Springs Home Sweepers women’s team coach Joseph ‘Skheshe’ Mkhonza says the coronavirus-enforced stoppage of women’s football has offered him the opportunity to make extensive plans for his club for the next few years. The Gauteng Sasol Women’s had only started with the 2020 season, with most teams having played just three games, when the season was halted due to the pandemic in mid-March.
‘Imbokodo’, as Home Sweepers are otherwise known, had had a lukewarm start to the season before then, having won their season opener 2-1 against Hallelujah Zebra Force in Tshwane before going down 3-1 to Croesus at Kwa-Thema Stadium.
The football governing body in the country, South African Football Association (SAFA), said last week it had received advice from two medical experts to resume football only if the national lockdown were to be downgraded to level 1, which suggests that it could be a while before the Women’s League, or any other league in the country, could resume. However, Mkhonza says there is some good that has come with being forced to stop playing and stay indoors.

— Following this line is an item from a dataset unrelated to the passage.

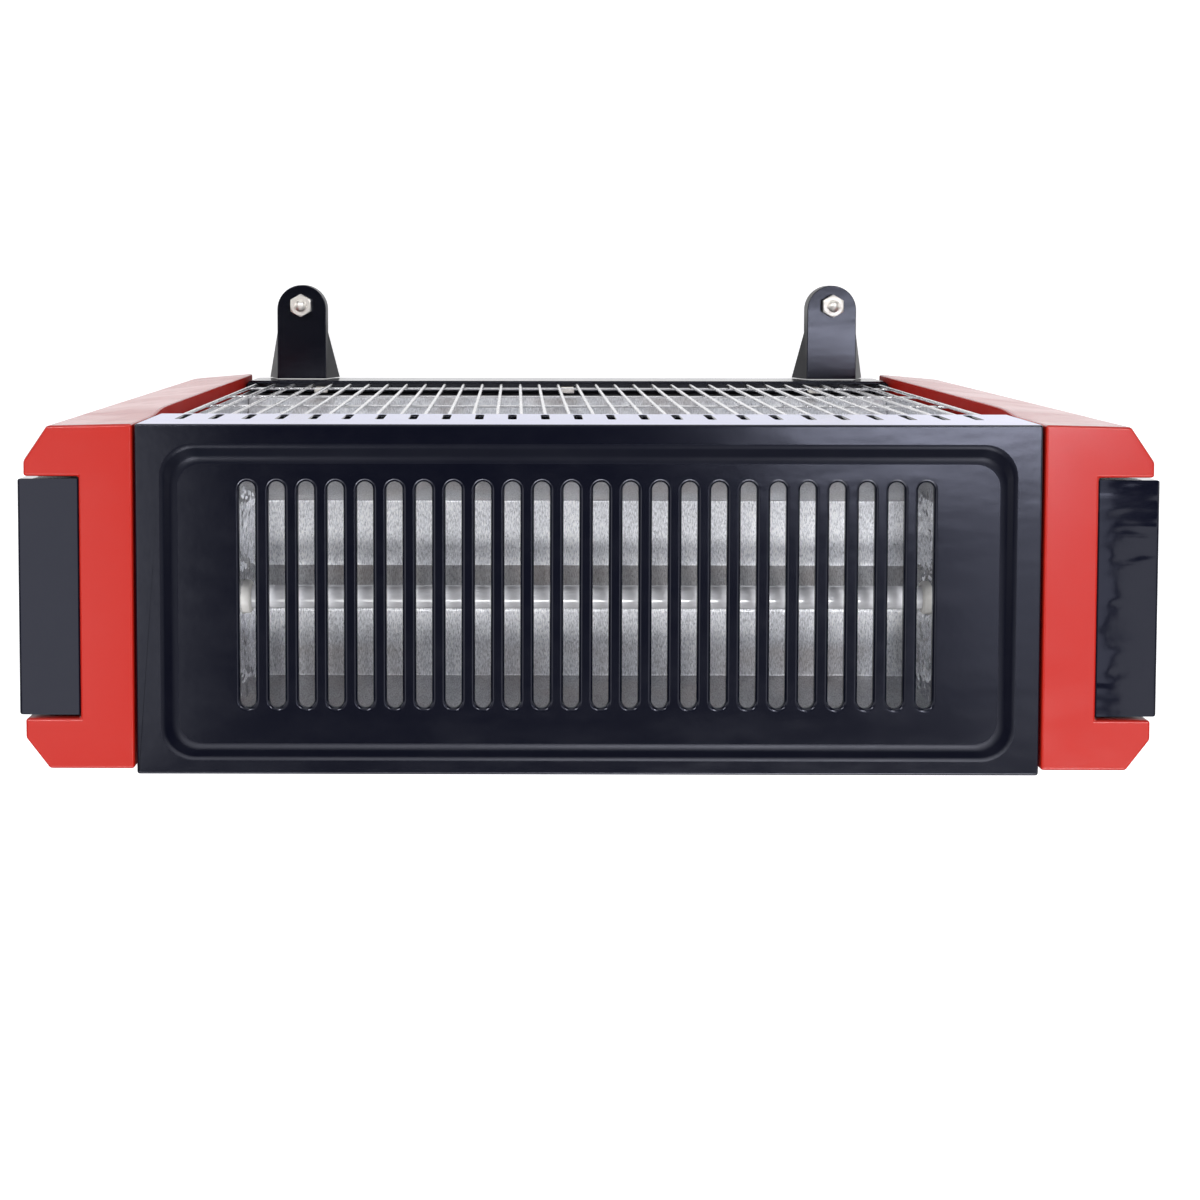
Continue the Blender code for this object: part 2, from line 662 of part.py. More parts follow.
def cap_cavity_outline():
    inner = CAP_INNER + CAP_WALL
    floor = GRIP_INNER - SEAM - CAP_WALL
    outer = CAP_OUTER - CAP_WALL
    shoulder = CAP_OUTER - CAP_CHAMFER_WIDTH - 0.5 * CAP_WALL
    front = FRONT + CAP_FRONT_SETBACK + CAP_WALL
    rear = CAP_REAR_Y - CAP_WALL
    notch_front = GRIP_FRONT_Y - GRIP_NOTCH_GAP - CAP_WALL
    notch_rear = GRIP_REAR_Y + GRIP_NOTCH_GAP + CAP_WALL
    return (
        (inner, front),
        (shoulder - 0.5 * CAP_WALL, front),
        (outer, notch_front - 0.2 * CAP_WALL),
        (outer, notch_front),
        (floor, notch_front),
        (floor, notch_rear),
        (outer, notch_rear),
        (outer, notch_rear + 0.2 * CAP_WALL),
        (shoulder - 0.5 * CAP_WALL, rear),
        (inner, rear),
    )


def mirrored(bm, sign):
    if sign < 0:
        for vert in bm.verts:
            vert.co.x = -vert.co.x


def make_side_cap(parent, side, sign):
    top = MARGIN_TOP - SEAM
    bottom = GROUND_CLEARANCE
    raised = FRONT - CAP_FRONT_RISE
    ramp_top = top - CAP_RAMP_TOP
    bm = bmesh.new()
    levels = (
        cap_section(bottom, FRONT + CAP_FOOT_SETBACK, CAP_BOTTOM_ROUND),
        cap_section(bottom + 0.4 * CAP_BOTTOM_ROUND, raised, 0.25 * CAP_BOTTOM_ROUND),
        cap_section(bottom + 1.2 * CAP_BOTTOM_ROUND, raised),
        cap_section(ramp_top - CAP_RAMP_LENGTH, raised),
        cap_section(ramp_top - 0.5 * CAP_RAMP_LENGTH, FRONT - 0.7 * CAP_FRONT_RISE),
        cap_section(ramp_top, FRONT),
        cap_section(top, FRONT),
    )
    add_loft(bm, levels)
    mirrored(bm, sign)
    cap = add_object(f"side_cap_{side}", bm, "red_plastic", parent)
    bevel(cap, CAP_EDGE, 2, 25)

    bm = bmesh.new()
    low = (GRIP_INNER - SEAM, GRIP_FRONT_Y - GRIP_NOTCH_GAP, bottom - CUT_PAST)
    box(bm, low, (CAP_OUTER + CUT_PAST, GRIP_REAR_Y + GRIP_NOTCH_GAP, top + CUT_PAST))
    mirrored(bm, sign)
    boolean(cap, helper(f"grip_notch_{side}", bm), "DIFFERENCE")

    bm = bmesh.new()
    prism(bm, cap_cavity_outline(), "Z", bottom + 2 * CAP_WALL, top - CAP_WALL)
    mirrored(bm, sign)
    boolean(cap, helper(f"cap_cavity_{side}", bm), "DIFFERENCE")

    bm = bmesh.new()
    margin = CAP_OPENING_MARGIN
    low = (CAP_INNER - CUT_PAST, FRONT + margin, bottom + margin)
    box(bm, low, (CAP_INNER + CAP_WALL + CUT_PAST, CAP_REAR_Y - margin, top - margin))
    mirrored(bm, sign)
    boolean(cap, helper(f"cap_opening_{side}", bm), "DIFFERENCE")
    return cap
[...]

“I’m not just sitting, I’m reading books. I’m preparing for the future so that when this thing (virus) passes, I know what I’m doing. I have a big chance to plan now, because I’m sitting and doing nothing. Now I’m preparing a programme for the next three/four years to come, to decide what I’m going to do for development. I’m going to go to schools and try to find children who are from 7 years to 9 years, so we can start with their development, so that by the time they are 12 years, they are very good.”
Mkhonza, who is also a former Banyana Banyana coach, has also weighed in on the increasing number of the women’s national team players who are being recruited overseas, and says it is as a result of the team’s gradual improvement. Banyana star players such as Thembi Kgatlana, Refiloe Jane and Jermaine Seoposenwe have in recent months signed for some of the European powerhouses in women’s football, not least Italian giants AC Milan, where Jane now plies her trade.
”Now we’re playing at the Olympics, we’re playing in the World Cup, and now they are seeing the South African girls, they are seeing Banyana Banyana. Now, the other countries which are strong in women’s football see these players in South Africa and they pick them. This is going to expose everyone, and now the other countries that are superpowers of women’s football are going to come to South Africa and look for players.
“I know there are people who are looking for players. When Banyana were playing in Tsakane against Lesotho (in early March), there were people from Slovakia looking for players. I was with them, and there are players they met. It’s good that the likes of Refiloe Jane and Thembi Kgatlana and the others – I think there are more than nine - are playing where they are; it is a good thing for women’s football in South Africa,” adds Mkhonza.